EXERCISE DESCRIPTION
Transcribe only the lines from the line with "zip(*points))), Vector(map(max, zip(*points)))" through the line with "ON_SEAM = 0.4 * MM", exactly, counting both of those lines as part of the stretch.
— START —
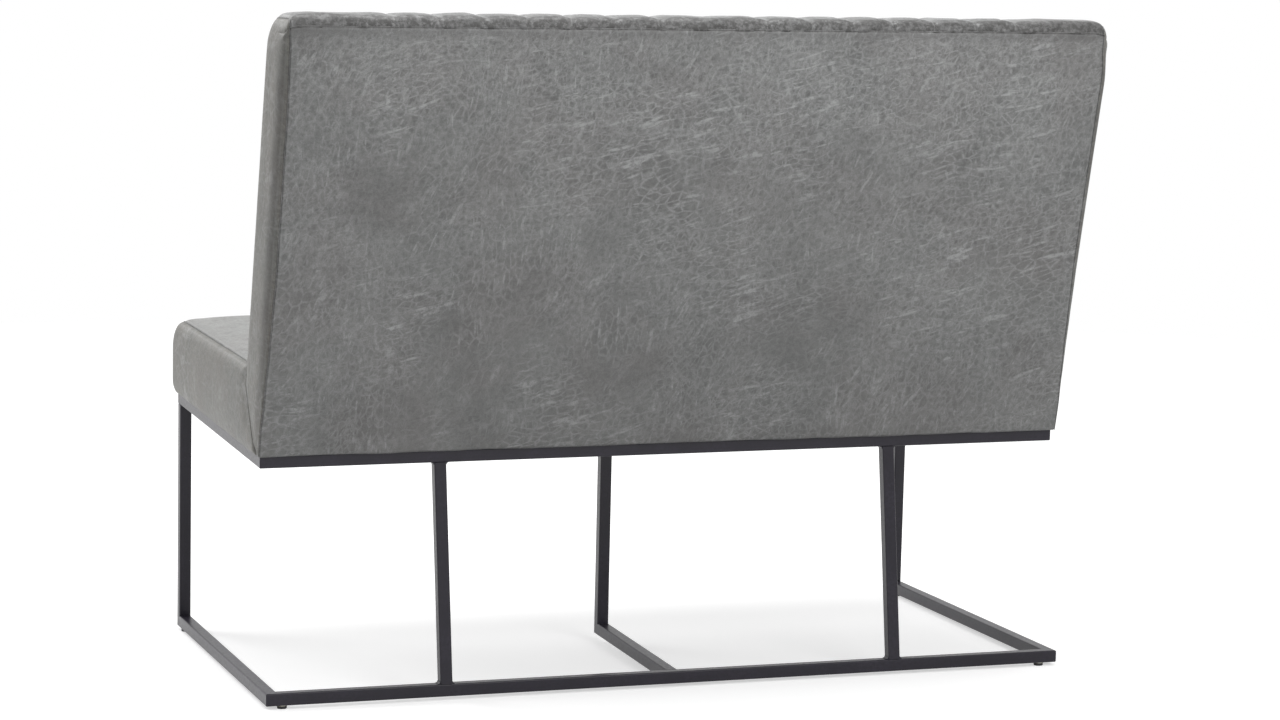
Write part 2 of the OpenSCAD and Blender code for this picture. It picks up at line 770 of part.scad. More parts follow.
// Quilting: the seams across the width, and the height of the padding between them
channel_w = (seam_x - end_panel - middle_panel) / channels;
seams = [for (i = [0:channels]) middle_panel + i * channel_w];
panel_ends = concat([-seam_x], [for (i = [channels:-1:0]) -seams[i]], seams, [seam_x]);
function is_channel(i) = i > 0 && i < len(panel_ends) - 2 && i != channels + 1;
function panel_steps(i) = is_channel(i) ? [0.18, 0.5, 0.82] : [0.04, 0.15, 0.5, 0.85, 0.96];
quilt = concat(
    [for (i = [0:len(panel_ends) - 2]) each concat(
        [[panel_ends[i], 0]],
        [for (s = panel_steps(i)) [
            lerp(panel_ends[i], panel_ends[i + 1], s), channel_puff * dome(s, is_channel(i) ? 2 : 6)]])],
    [[seam_x, 0]]);

module back_form() {
    loft([for (q = quilt) [for (e = back_outline) let(p = swollen(e, q[1])) [q[0], p[0], p[1]]]]);
}

rear_seam_u = back_u_at(0, back_h - rear_seam_drop);
core_h = back_h - top_cover_t;
core_front = back_t - front_cover_t;
core_round = back_t - back_front_r * 0.7;
back_core = [
    back_pt(rear_cover_t, back_u_above(rear_cover_t, -past)),
    back_pt(rear_cover_t, back_u_at(rear_cover_t, core_h)),
    back_pt(core_round, back_u_at(core_round, core_h)),
    back_pt(core_front, back_u_at(core_front, core_h - back_front_r * 0.7)),
    back_pt(core_front, back_u_above(core_front, -past))];

module rear_slab() {
    prism_x([
        back_pt(-back_t, back_u_above(-back_t, -back_t)), back_pt(-back_t, rear_seam_u),
        back_pt(rear_cover_t, rear_seam_u), back_pt(rear_cover_t, back_u_above(rear_cover_t, -back_t))],
        -frame_w, frame_w);
}

module back_front_cover() {
    color(leather_colour) difference() {
        placed() back_form();
        placed() prism_x(back_core, -box_x, box_x);
        placed() rear_slab();
        box_room();
    }
}

// Plain rear panel, crowned a little both ways
rear_rise = [0, 0.06, 0.25, 0.5, 0.75, 0.94, 1];
function rear_pt(x, s) =
    lerp(back_foot, back_pt(0, rear_seam_u), s) + rear_n * (rear_crown * crown_at(x) * dome(s, 6));

module back_rear_cover() {
    inner = [back_pt(rear_cover_t, rear_seam_u), back_pt(rear_cover_t, back_u_above(rear_cover_t, 0))];
    color(leather_colour) placed() loft([for (x = crown_x) concat(
        [for (s = rear_rise) [x, rear_pt(x, s)[0], rear_pt(x, s)[1]]],
        [for (p = inner) [x, p[0], p[1]]])]);
}

// Side panel of the back: it narrows to a toe at the rear corner of the seat frame
back_side_outline = concat([side_foot, back_foot], [for (e = back_upper_line) [e[0], e[1]]]);
back_spine = [
    back_pt(back_t / 2, seat_u),
    back_pt(back_t / 2, back_u_at(back_t / 2, back_h) - back_t / 2)];

module back_side_panel_left() {
    side_panel(back_side_outline, back_spine, 1);
}

module back_side_panel_right() {
    side_panel(back_side_outline, back_spine, -1);
}

// Timber frame of the back, in the back's own directions, where depth v is -Y
stile_v = rear_cover_t + rest_gap + board_t;
stile_front = stile_v + stile_d;
box_clearance = 3;
frame_u0 = box_rail_h + box_clearance;
frame_u1 = back_u_at(0, core_h) - stile_front * tan(back_lean) - box_clearance;
cross_v = upright_v + tube;

module back_block(x0, x1, v0, v1, u0, u1) {
    translate([x0, -v1, u0]) cube([x1 - x0, v1 - v0, u1 - u0]);
}

module back_stile(x) {
    color(timber_colour) in_back()
        back_block(x - stile_w / 2, x + stile_w / 2, stile_v, stile_front, frame_u0, frame_u1 - stile_w);
}

module back_left_stile() {
    back_stile(box_x - stile_w / 2);
}

module back_right_stile() {
    back_stile(stile_w / 2 - box_x);
}

module back_middle_stile() {
    back_stile(0);
}

module back_top_rail() {
    color(timber_colour) in_back() back_block(-box_x, box_x, stile_v, stile_front, frame_u1 - stile_w, frame_u1);
}

cross_rail_in = 15;
lower_cross_u = frame_u0 + cross_rail_in;
upper_cross_u = upright_len - stile_w - cross_rail_in;
back_screw_places = [for (s = [-1, 1], u = [lower_cross_u, upper_cross_u]) [s * post_x, u + stile_w / 2]];

module back_screw_holes() {
    in_back() for (p = back_screw_places) {
        translate([p[0], -(stile_front + past), p[1]]) rotate([-90, 0, 0])
            cylinder(d = back_screw_hole_d, h = past + stile_front - cross_v + half_tube, $fn = fine);
        translate([p[0], -(stile_front + past), p[1]]) rotate([-90, 0, 0])
            cylinder(d = screw_head_d + 2 * screw_gap, h = counterbore + past, $fn = fine);
    }
}

module back_cross_rail(u) {
    inner = box_x - stile_w;
    color(timber_colour) difference() {
        in_back() for (s = [-1, 1])
            back_block(s > 0 ? stile_w / 2 : -inner, s > 0 ? inner : -stile_w / 2, cross_v, stile_front, u, u + stile_w);
        back_screw_holes();
    }
}

module back_lower_cross_rail() {
    back_cross_rail(lower_cross_u);
}

module back_upper_cross_rail() {
    back_cross_rail(upper_cross_u);
}

module back_screws() {
    color(zinc_colour) in_back() for (p = back_screw_places)
        translate([p[0], counterbore - stile_front, p[1]]) rotate([-90, 0, 0]) {
            translate([0, 0, -screw_head_h]) cylinder(d = screw_head_d, h = screw_head_h, $fn = fine);
            cylinder(d = screw_d, h = stile_front - counterbore - cross_v + 2 * tube_wall, $fn = fine);
        }
}

module back_webbing() {
    u_low = frame_u0 + webbing_w / 2;
    u_high = frame_u1 - stile_w - webbing_w / 2;
    color(webbing_colour) in_back() for (i = [0:back_straps - 1]) let(
        u = lerp(u_low, u_high, i / (back_straps - 1)))
        back_block(-box_x + strap_end, box_x - strap_end,
            stile_front, stile_front + webbing_t, u - webbing_w / 2, u + webbing_w / 2);
}

module back_rear_board() {
    color(board_colour) in_back()
        back_block(-box_x, box_x, rear_cover_t + rest_gap, stile_v, frame_u0, frame_u1);
}

module back_foam() {
    v0 = stile_front + webbing_t;
    u0 = back_u_above(v0, foam_under - tube + box_clearance);
    color(foam_colour) intersection() {
        placed() prism_x(back_core, -box_x, box_x);
        in_back() back_block(-box_x, box_x, v0, back_t, u0, 2 * back_h);
    }
}

// The whole stands with the middle of its depth over the origin
all_y = concat(
    [for (e = seat_outline) swollen(e, seat_lift(e))[0]],
    [for (e = back_upper_line) swollen(e, channel_puff)[0]],
    [for (s = rear_rise) rear_pt(0, s)[0]],
    [leg_foot[0], base_back]);
middle_y = (min(all_y) + max(all_y)) / 2;

seat_frame_front_rail();
seat_frame_rear_rail();
seat_frame_left_rail();
seat_frame_right_rail();
seat_frame_middle_rail();
front_leg_left();
front_leg_right();
middle_leg();
rear_post_left();
rear_post_right();
floor_rail_left();
floor_rail_right();
floor_rail_middle();
floor_rail_rear();
back_upright_left();
back_upright_right();
mounting_tabs();
weld_beads();
threaded_inserts();
glide_base_front_left();
glide_base_front_right();
glide_base_rear_left();
glide_base_rear_right();
glide_stud_front_left();
glide_stud_front_right();
glide_stud_rear_left();
glide_stud_rear_right();
seat_box_front_rail();
seat_box_rear_rail();
seat_box_left_rail();
seat_box_right_rail();
seat_box_middle_rail();
corner_blocks();
seat_webbing();
seat_foam();
seat_cover();
seat_side_panel_left();
seat_side_panel_right();
dust_cover();
dust_cover_staples();
seat_screws();
back_left_stile();
back_right_stile();
back_middle_stile();
back_top_rail();
back_upper_cross_rail();
back_lower_cross_rail();
back_webbing();
back_rear_board();
back_foam();
back_front_cover();
back_rear_cover();
back_side_panel_left();
back_side_panel_right();
back_screws();
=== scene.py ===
"""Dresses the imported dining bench: leather panels, stitching, finishes, floor, light and camera."""
import json
import logging
from collections.abc import Callable, Mapping, Sequence
from dataclasses import dataclass
from enum import Enum
from functools import cached_property
from math import acos, ceil, cos, exp, pi, radians, sin, sqrt, tan

import bpy
from mathutils import Matrix, Vector, noise


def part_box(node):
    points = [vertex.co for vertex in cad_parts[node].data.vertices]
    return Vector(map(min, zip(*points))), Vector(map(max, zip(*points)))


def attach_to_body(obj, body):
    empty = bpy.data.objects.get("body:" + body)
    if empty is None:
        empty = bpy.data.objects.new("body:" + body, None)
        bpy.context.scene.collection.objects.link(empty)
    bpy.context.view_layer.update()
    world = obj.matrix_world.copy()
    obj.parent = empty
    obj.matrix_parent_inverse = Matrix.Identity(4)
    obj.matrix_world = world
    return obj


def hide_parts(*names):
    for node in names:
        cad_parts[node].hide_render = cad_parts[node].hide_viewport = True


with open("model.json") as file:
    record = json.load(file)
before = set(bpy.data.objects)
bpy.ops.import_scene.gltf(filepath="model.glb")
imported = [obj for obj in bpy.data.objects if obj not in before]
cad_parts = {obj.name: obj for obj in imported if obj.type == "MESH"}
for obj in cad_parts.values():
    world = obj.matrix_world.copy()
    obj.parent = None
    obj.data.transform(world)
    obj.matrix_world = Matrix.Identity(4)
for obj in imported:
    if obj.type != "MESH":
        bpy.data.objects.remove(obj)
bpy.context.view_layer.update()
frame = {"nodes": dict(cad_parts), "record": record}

log = logging.getLogger("bench")
MM = 0.001
ON_SEAM = 0.4 * MM

Colour = tuple[float, float, float, float]
Stops = Sequence[tuple[float, float]]
Row = list[Vector]
Numbers = list[list[float]]
Face = tuple[int, ...]
Spot = tuple[float, float, float]
Socket = bpy.types.NodeSocket
Sockets = Mapping[str, Socket]
Values = Mapping[str | int, object]

WHITE: Colour = (1.0, 1.0, 1.0, 1.0)


def srgb(red: float, green: float, blue: float) -> Colour:
    """Turns a colour as a screen shows it into the linear values that shaders take.

    Args:
        red: Red, 0 to 255.
        green: Green, 0 to 255.
        blue: Blue, 0 to 255.

    Returns:
        The linear colour with full alpha.
    """
    def linear(value: float) -> float:
        """One channel in linear light."""
        share = value / 255
        return share / 12.92 if share <= 0.04045 else ((share + 0.055) / 1.055) ** 2.4

    return (linear(red), linear(green), linear(blue), 1.0)


def lerp(start: float, end: float, share: float) -> float:
    """The value a share of the way from start to end."""
    return start + (end - start) * share


def ease(share: float) -> float:
    """A share from 0 to 1 with soft ends."""
    held = min(max(share, 0.0), 1.0)
    return held * held * (3 - 2 * held)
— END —
EXERCISE SOLUTION
    return Vector(map(min, zip(*points))), Vector(map(max, zip(*points)))


def attach_to_body(obj, body):
    empty = bpy.data.objects.get("body:" + body)
    if empty is None:
        empty = bpy.data.objects.new("body:" + body, None)
        bpy.context.scene.collection.objects.link(empty)
    bpy.context.view_layer.update()
    world = obj.matrix_world.copy()
    obj.parent = empty
    obj.matrix_parent_inverse = Matrix.Identity(4)
    obj.matrix_world = world
    return obj


def hide_parts(*names):
    for node in names:
        cad_parts[node].hide_render = cad_parts[node].hide_viewport = True


with open("model.json") as file:
    record = json.load(file)
before = set(bpy.data.objects)
bpy.ops.import_scene.gltf(filepath="model.glb")
imported = [obj for obj in bpy.data.objects if obj not in before]
cad_parts = {obj.name: obj for obj in imported if obj.type == "MESH"}
for obj in cad_parts.values():
    world = obj.matrix_world.copy()
    obj.parent = None
    obj.data.transform(world)
    obj.matrix_world = Matrix.Identity(4)
for obj in imported:
    if obj.type != "MESH":
        bpy.data.objects.remove(obj)
bpy.context.view_layer.update()
frame = {"nodes": dict(cad_parts), "record": record}

log = logging.getLogger("bench")
MM = 0.001
ON_SEAM = 0.4 * MM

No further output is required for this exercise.